I still totally disagree. (I see this a lot, and it's starting to become a pet peeve, so sorry if I come across as ranting a tad... because I am.) There's just no basis for this unless you argue fire elementals to be made out of burning wood, which there isn't reason for. That's why fire extinguishers are rated--you don't want to throw water on burning grease or on an electrical fire, for example. People get killed doing that.

Fire elementals aren't made of wood. They're elemental fire. They're basically a hole in the fabric of the planes, a conduit to the Plane of Fire, and as far I'm concerned you're attempting to smother spacetime by throwing water at them. This won't work because spacetime isn't fueled by oxygen.

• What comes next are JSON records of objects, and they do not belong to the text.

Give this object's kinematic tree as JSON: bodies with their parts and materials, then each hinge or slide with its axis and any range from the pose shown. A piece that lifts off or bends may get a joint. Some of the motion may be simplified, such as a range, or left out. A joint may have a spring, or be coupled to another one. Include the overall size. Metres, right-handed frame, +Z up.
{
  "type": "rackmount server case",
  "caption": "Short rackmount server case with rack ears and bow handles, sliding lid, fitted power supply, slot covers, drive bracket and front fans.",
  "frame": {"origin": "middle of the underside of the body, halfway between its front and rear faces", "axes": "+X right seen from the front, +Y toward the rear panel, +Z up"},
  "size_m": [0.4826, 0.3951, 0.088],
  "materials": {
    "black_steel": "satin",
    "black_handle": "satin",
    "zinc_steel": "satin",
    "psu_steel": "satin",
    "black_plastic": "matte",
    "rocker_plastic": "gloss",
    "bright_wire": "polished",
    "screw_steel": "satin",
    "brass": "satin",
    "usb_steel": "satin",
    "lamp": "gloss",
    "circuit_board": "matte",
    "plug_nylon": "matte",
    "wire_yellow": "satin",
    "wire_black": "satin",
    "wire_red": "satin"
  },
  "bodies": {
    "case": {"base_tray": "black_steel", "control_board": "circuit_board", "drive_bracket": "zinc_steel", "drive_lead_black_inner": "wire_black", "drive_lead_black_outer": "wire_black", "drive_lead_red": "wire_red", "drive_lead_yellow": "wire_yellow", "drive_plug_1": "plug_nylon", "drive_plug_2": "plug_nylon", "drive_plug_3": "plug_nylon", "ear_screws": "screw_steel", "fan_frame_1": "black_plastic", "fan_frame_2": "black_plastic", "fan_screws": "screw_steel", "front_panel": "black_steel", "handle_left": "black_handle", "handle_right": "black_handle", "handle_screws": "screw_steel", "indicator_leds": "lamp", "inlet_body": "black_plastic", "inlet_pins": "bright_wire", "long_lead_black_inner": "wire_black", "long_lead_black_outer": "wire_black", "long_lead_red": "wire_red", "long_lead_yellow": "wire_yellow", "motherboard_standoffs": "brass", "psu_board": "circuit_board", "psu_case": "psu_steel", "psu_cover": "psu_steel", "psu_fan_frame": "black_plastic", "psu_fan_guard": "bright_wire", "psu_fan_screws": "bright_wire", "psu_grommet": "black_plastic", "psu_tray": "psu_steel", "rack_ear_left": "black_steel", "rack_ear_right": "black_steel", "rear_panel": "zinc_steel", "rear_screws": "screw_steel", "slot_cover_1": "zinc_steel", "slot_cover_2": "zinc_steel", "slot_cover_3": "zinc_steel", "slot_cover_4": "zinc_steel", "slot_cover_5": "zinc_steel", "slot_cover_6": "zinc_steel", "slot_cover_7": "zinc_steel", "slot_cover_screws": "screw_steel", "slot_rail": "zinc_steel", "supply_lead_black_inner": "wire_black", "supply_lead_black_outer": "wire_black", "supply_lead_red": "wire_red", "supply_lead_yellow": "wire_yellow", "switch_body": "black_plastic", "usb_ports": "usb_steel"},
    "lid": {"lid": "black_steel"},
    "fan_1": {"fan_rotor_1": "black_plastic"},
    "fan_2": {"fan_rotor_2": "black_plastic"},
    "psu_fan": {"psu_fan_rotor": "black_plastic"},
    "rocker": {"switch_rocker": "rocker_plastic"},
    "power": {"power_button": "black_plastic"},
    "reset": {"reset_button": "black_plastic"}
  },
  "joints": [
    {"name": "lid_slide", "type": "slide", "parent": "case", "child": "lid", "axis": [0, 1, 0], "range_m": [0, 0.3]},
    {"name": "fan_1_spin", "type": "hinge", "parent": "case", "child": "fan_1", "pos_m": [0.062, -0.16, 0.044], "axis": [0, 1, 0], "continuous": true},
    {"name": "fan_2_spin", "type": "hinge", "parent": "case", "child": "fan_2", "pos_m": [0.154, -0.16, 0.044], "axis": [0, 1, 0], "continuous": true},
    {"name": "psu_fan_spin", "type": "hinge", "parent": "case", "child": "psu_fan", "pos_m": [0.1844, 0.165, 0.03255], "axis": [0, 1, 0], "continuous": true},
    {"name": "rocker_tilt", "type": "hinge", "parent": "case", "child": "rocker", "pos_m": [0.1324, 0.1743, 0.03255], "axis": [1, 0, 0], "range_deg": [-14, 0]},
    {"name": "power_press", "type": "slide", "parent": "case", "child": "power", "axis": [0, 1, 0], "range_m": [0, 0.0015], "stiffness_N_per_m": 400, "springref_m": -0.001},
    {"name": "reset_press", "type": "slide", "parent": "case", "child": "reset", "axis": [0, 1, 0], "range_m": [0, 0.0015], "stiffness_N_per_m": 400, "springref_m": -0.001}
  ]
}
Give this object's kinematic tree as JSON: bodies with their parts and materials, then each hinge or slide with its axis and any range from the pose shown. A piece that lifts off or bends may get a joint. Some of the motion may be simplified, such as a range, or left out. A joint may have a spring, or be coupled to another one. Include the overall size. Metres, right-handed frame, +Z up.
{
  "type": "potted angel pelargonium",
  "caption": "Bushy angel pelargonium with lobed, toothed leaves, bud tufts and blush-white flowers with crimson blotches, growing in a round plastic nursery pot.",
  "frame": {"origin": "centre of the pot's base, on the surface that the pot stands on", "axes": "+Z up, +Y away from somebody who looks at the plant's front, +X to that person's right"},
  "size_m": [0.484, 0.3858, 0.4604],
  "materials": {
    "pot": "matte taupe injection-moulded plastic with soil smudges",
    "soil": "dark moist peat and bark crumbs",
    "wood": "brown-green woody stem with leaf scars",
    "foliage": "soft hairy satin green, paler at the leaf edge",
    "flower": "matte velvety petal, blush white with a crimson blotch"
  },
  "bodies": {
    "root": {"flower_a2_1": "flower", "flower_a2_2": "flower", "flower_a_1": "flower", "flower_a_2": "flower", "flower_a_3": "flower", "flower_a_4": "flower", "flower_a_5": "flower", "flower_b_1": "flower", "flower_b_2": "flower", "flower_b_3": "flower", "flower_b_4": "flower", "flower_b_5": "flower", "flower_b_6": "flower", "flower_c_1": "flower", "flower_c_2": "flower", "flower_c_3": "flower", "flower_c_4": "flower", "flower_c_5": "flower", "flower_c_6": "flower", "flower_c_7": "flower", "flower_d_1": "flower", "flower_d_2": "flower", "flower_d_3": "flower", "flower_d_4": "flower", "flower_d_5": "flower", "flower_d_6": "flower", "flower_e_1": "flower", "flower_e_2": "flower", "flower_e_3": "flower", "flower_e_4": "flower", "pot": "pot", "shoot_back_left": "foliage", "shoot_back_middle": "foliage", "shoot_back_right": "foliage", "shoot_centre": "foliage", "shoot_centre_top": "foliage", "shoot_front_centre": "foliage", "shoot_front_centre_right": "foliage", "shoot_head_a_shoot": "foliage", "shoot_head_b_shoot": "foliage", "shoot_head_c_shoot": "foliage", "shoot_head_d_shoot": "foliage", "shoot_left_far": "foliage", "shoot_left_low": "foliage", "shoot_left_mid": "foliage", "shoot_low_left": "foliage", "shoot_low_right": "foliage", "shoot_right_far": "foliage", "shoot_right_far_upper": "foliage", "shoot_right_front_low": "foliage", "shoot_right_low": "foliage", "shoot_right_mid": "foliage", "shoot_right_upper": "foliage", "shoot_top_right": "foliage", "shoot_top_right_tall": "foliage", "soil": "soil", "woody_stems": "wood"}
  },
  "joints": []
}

The best analogy, IMAO, is the sun. I actually saw a message board where a number of people (over a dozen!) were arguing that you could "put out the sun by surrounding it with enough water."* Fire is a reaction. To get rid of it, you have to disable whatever is causing it, and the "throw water on it" approach is based wholly on the assumption that oxygen is what's causing it. Oxygen doesn't cause fire elementals any more than it causes the sun--both can exist in a vaccuum, so why not underwater?



*Physics note: The sun is a nuclear reaction. So, no, you can't douse it with water. Actually, as it has higher bond energy than iron, water would fuel the sun relatively easily. This, ironically, could be used to kill the star, as a star which burns faster also dies faster, but I don't think that a supernova is what you're trying to accomplish with the fire elemental thing (and even if it was, note that I don't consider fire elementals to be miniature stars, and thus it still wouldn't work).